As criminal enterprises like the Italian mafia and the Colombian drug cartels became increasingly more powerful and their transnational reach continued to expand, countries like the United States and Italy began campaigning in the 1990s for a more coordinated international approach to combating such groups. See Ian Tennant, The Promise of Palermo: A Political History of the UN Convention against Transnational Organized Crime 2-3 (2020). These efforts ultimately resulted in the adoption of the United Nations Convention against Transnational Organized Crime (UNTOC Treaty), which has been ratified by 194 countries, more countries than most other international treaties. See International Day for the Prevention of and Fight Against All Forms of Transnational Organized Crime, U.N., (last visited Sept. 30, 2025). The UNTOC Treaty provided a legal framework for countries to coordinate their use of domestic criminal law to penalize transnational organized crime, as well as agree on a shared framework of anti-laundering, anti-corruption, and criminal investigative and extradition measures. What the UNTOC Treaty failed to address were the human rights ramifications of organized crime.

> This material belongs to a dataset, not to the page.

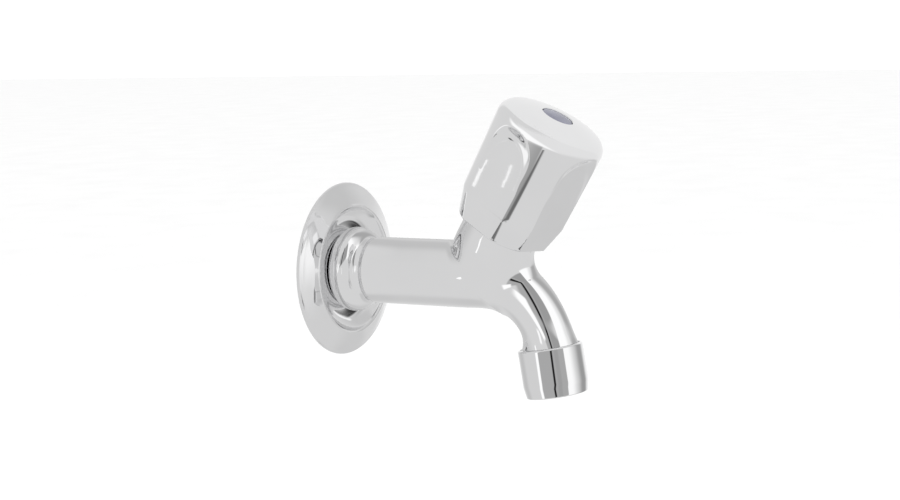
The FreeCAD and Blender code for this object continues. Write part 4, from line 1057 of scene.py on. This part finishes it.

A recurring theme throughout this year’s AHRI conference was how criminal organizations increasingly use violence to exert control over entire territories, over victims of trafficking, and over human rights defenders and journalists who dare to question their activities. For example, one panelist shared her research on the trauma left behind in communities that have undergone decades of such violence, and her findings that the trauma is transmitted from one generation to the next. Another panelist explained different ways in which criminal organizations come to exert control over entire communities and territories. Sometimes criminal networks fill the vacuum left where governments are failing to fulfill traditional functions related to caring for the needs of the population. Other times criminal networks take hold where governments have attempted to privatize some of their traditional functions. A third method that criminal organizations use to ensure their ability to operate is through corruption, by infiltrating different levels of government.
Another recurring theme of the conference was the different ways in which governments are adopting excessively punitive responses to organized crime, often indiscriminately criminalizing both perpetrators and victims. Multiple panels focused on the decisions of various governments to criminally charge migrants or victims of trafficking without considering their eligibility for refugee status or other forms of relief.
Sometimes governments also use declarations of emergency or designations of criminal groups as terrorist organizations to justify military action in place of regular law enforcement. Panelists also spoke about how these heavy-handed responses often result in arbitrary and abusive use of force, even against innocent civilians. In comments at the AHRI conference, the United Nations Special Rapporteur on counter-terrorism and human rights underlined the importance of distinguishing between organized crime and terrorism for determining the appropriate response under international law. He explained that while the ultimate goal of an organized criminal group is to make a financial profit, they are unlike terrorist organizations in that their objective is not political. Conversely, terrorist organizations by definition are driven by the desire to obtain a specific political objective through the use of force and terror. See S.C. Res. 1566, para. 3 (Oct. 8, 2004). A heightened (militarized) response to a terrorism threat is more easily justified under international law due to the existential threat that terrorist organizations pose to sovereign governments, but in the interest of safeguarding human rights, such responses must be reserved for a narrow category of situations.
At the end of the conference CGLJ and other AHRI members agreed to adopt a declaration calling for the international community to cooperate in updating the international normative framework for addressing the problem of organized crime in a way that is consistent with and directly takes into account international human rights law. A Spanish version of AHRI’s 2025 Lima Declaration has been made publicly available by the conference host, the Instituto de Democracia y Derechos Humanos at the at Pontificia Universidad Católica del Peru. An English version will also be available on AHRI’s webpage soon.